Here the residue information is provided via keyword arguments and the information taken from an ASH OpenMMTheory object, previously created. The residue information is present in openmmobject as it was read from the CHARMM PSF-file. Could also be done completely manually if desired.

  • Example 3 (simple and recommended way):

write_pdbfile(frag, outputname="simple",openmmobject=openmmobject)

Here an ASH openMMtheory object is provided to the function (defined like before) and the function will grab the information from it.
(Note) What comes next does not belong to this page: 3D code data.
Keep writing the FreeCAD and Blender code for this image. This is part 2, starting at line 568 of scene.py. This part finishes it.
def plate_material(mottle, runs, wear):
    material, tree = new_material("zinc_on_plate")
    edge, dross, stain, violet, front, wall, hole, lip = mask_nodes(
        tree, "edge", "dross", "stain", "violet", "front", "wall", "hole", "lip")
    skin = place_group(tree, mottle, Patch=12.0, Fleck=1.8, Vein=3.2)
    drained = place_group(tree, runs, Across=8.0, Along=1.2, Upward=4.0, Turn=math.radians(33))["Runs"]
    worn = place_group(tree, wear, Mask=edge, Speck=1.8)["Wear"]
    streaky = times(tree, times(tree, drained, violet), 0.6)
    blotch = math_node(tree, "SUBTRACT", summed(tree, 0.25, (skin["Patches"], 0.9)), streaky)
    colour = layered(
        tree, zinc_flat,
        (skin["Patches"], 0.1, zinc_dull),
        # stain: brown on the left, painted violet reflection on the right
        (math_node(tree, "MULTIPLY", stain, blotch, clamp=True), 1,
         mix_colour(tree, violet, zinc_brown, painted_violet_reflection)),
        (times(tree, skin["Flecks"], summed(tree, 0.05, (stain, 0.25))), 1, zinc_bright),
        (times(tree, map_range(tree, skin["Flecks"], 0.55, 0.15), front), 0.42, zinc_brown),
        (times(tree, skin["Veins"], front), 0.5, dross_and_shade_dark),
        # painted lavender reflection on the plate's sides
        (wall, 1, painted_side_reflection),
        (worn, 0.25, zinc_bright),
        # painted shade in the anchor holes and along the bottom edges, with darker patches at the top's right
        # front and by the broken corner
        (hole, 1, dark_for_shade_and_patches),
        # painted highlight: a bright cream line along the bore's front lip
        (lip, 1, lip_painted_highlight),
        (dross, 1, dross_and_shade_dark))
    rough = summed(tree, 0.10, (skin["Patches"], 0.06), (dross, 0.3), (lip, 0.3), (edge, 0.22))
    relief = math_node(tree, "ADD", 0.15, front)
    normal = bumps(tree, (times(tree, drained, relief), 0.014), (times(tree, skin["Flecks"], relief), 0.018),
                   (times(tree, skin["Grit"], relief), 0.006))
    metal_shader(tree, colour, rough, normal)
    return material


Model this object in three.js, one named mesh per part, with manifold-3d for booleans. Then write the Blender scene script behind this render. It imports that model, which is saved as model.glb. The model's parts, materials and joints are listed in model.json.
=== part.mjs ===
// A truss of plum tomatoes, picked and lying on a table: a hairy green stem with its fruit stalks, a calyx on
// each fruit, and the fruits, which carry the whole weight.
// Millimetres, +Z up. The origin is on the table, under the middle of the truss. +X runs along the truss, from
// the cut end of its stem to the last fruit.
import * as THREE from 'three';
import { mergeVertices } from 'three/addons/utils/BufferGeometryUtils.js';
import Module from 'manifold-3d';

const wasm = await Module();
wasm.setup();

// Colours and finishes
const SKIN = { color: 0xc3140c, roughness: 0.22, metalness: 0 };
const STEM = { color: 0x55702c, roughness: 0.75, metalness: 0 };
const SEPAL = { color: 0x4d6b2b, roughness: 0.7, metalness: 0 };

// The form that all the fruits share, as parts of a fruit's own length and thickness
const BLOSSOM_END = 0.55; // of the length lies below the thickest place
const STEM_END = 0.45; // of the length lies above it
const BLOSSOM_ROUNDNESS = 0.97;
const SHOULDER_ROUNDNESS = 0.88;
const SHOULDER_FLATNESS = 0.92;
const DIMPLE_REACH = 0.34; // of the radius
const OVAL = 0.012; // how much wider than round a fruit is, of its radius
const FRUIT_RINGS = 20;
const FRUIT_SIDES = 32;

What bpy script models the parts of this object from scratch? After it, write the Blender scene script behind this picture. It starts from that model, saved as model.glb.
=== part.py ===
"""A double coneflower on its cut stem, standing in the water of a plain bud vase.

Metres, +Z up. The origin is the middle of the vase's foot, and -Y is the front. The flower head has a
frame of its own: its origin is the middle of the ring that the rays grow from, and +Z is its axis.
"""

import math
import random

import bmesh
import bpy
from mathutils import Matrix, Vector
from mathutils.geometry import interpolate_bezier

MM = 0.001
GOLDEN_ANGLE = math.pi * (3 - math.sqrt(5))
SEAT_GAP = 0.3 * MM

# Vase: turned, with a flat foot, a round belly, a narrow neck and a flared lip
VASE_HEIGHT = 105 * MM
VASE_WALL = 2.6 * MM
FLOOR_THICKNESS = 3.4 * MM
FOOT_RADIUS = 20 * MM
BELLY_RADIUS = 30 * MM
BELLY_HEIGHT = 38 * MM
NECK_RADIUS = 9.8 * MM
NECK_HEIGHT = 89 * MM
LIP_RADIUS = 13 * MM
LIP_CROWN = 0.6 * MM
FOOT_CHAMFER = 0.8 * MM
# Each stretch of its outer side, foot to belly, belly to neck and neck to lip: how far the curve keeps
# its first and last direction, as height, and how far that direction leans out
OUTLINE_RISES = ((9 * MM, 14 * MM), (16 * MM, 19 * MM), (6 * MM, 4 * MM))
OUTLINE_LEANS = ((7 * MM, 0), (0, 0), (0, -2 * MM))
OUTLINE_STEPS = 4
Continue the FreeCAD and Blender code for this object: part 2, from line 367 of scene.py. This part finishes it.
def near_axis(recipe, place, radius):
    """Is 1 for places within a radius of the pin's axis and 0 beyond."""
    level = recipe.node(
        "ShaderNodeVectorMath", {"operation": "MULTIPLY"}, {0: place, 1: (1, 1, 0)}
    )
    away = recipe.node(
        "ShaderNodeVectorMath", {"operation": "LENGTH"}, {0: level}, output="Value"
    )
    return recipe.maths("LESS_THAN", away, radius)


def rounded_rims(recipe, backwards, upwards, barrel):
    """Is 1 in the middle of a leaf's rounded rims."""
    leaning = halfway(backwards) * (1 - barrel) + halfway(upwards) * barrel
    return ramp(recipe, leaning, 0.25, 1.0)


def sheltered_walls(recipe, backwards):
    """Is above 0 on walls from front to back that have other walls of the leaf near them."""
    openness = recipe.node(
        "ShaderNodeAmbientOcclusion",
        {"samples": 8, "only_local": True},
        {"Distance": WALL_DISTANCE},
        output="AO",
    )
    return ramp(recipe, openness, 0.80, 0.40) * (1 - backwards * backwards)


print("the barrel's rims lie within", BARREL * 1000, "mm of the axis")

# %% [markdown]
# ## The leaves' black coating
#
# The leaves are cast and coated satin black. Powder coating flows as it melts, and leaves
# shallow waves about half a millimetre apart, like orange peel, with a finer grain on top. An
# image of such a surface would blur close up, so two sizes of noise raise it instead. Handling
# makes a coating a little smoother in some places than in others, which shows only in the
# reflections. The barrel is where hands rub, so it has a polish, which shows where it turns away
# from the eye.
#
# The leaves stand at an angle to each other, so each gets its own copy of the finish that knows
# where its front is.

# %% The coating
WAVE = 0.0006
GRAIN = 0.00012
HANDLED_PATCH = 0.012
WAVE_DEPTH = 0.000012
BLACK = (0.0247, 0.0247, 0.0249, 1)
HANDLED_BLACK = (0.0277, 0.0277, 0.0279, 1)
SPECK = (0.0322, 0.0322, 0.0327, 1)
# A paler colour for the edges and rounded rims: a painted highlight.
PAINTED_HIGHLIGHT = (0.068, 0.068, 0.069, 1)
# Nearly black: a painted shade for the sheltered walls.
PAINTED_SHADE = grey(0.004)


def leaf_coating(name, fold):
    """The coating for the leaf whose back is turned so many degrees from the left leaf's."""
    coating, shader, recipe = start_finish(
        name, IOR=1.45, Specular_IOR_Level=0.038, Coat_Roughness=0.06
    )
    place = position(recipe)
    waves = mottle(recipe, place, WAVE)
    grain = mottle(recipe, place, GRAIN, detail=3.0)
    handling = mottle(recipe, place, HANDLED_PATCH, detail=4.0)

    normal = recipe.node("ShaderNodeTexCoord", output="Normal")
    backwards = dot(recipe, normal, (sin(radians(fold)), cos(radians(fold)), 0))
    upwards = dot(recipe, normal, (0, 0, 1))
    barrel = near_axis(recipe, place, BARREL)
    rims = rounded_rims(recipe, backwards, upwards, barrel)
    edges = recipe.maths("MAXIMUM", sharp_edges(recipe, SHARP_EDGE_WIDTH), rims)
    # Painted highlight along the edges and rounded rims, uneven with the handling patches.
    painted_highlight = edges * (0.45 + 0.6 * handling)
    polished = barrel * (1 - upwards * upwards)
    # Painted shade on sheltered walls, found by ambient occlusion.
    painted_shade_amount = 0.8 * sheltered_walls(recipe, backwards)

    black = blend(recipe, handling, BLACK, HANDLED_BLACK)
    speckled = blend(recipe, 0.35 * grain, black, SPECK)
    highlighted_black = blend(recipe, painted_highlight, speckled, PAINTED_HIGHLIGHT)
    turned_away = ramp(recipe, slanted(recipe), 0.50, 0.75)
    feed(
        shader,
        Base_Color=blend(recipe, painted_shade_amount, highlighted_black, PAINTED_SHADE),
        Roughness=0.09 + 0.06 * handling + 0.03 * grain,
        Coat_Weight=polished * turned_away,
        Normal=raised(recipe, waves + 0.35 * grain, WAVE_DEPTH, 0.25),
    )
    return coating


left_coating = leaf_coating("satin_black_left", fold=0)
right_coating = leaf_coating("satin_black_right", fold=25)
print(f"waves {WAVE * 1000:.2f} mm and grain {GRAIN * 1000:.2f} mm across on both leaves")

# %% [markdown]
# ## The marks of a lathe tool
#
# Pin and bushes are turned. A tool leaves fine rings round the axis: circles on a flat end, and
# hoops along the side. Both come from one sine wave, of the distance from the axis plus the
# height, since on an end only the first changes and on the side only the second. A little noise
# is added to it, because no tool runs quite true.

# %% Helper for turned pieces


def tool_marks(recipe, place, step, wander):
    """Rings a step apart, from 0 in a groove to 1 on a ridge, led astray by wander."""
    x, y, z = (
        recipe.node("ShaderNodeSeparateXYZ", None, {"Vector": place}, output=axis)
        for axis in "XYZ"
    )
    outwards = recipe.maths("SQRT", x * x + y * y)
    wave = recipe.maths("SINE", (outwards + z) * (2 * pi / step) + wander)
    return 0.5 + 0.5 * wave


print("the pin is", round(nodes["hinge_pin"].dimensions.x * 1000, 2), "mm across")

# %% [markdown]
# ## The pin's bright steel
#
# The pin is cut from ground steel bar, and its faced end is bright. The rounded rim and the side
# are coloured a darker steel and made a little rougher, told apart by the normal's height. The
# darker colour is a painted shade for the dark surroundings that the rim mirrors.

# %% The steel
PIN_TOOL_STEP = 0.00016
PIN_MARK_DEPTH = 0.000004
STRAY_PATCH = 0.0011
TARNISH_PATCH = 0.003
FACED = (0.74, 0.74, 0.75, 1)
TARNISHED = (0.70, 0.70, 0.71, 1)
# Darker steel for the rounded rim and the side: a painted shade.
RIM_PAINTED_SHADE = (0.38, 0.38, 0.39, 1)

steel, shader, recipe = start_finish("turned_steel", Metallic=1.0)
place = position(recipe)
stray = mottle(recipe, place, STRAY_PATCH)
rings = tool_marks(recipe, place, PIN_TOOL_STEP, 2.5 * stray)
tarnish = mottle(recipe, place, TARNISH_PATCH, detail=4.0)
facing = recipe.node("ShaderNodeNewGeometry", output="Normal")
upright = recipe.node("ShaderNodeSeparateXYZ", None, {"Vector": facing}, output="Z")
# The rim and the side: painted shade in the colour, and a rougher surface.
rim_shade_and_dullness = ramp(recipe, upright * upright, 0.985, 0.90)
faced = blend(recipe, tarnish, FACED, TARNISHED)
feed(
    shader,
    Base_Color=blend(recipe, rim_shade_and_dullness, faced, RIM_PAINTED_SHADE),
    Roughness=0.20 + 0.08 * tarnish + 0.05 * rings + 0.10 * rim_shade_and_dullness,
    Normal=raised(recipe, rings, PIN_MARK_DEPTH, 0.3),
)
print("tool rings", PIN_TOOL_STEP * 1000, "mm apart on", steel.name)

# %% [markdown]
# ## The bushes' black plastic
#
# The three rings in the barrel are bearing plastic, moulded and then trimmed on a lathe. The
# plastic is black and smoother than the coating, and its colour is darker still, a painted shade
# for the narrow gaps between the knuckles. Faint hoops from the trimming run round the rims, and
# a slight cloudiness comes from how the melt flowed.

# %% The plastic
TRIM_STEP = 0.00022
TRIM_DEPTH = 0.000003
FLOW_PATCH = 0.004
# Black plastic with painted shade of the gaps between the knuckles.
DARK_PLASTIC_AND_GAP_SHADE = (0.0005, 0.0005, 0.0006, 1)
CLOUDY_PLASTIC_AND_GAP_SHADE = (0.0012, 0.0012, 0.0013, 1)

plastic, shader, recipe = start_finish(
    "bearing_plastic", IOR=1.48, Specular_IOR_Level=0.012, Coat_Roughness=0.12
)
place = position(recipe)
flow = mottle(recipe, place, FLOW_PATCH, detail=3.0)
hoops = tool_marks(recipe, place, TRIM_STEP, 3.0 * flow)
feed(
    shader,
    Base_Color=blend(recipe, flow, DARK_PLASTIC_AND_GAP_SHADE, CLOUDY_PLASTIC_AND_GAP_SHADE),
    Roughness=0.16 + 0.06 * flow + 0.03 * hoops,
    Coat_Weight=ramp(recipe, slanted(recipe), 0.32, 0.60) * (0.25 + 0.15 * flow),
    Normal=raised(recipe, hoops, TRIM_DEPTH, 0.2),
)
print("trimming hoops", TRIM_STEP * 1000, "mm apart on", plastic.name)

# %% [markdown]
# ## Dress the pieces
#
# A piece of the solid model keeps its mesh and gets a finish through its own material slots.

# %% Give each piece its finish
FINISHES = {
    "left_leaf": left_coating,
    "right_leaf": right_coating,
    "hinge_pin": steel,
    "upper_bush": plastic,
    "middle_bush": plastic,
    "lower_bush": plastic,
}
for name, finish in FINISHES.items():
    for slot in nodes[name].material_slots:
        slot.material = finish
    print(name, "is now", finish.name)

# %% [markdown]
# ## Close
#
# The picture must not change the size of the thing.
It should then print a correct PDB-file with the residue, atom and segment information from the ASH OpenMM object. Note: all of this information is currently provided from the CHARMM PSF-file that is read into the ASH openMMtheory object Note: the atomnames column differs from conventional CHARMM usage. Instead OpenMM atomnames are used. Should not matter too much.

Note: Only use PDB-files for basic visualization, when you want to be able to visualize the system and use the reside information etc in VMD to be able to select residues. PDB-file is not a good format for other things. We for example do not want to use it as a file format in general because the format only supports a limited number of decimal points for coordinates.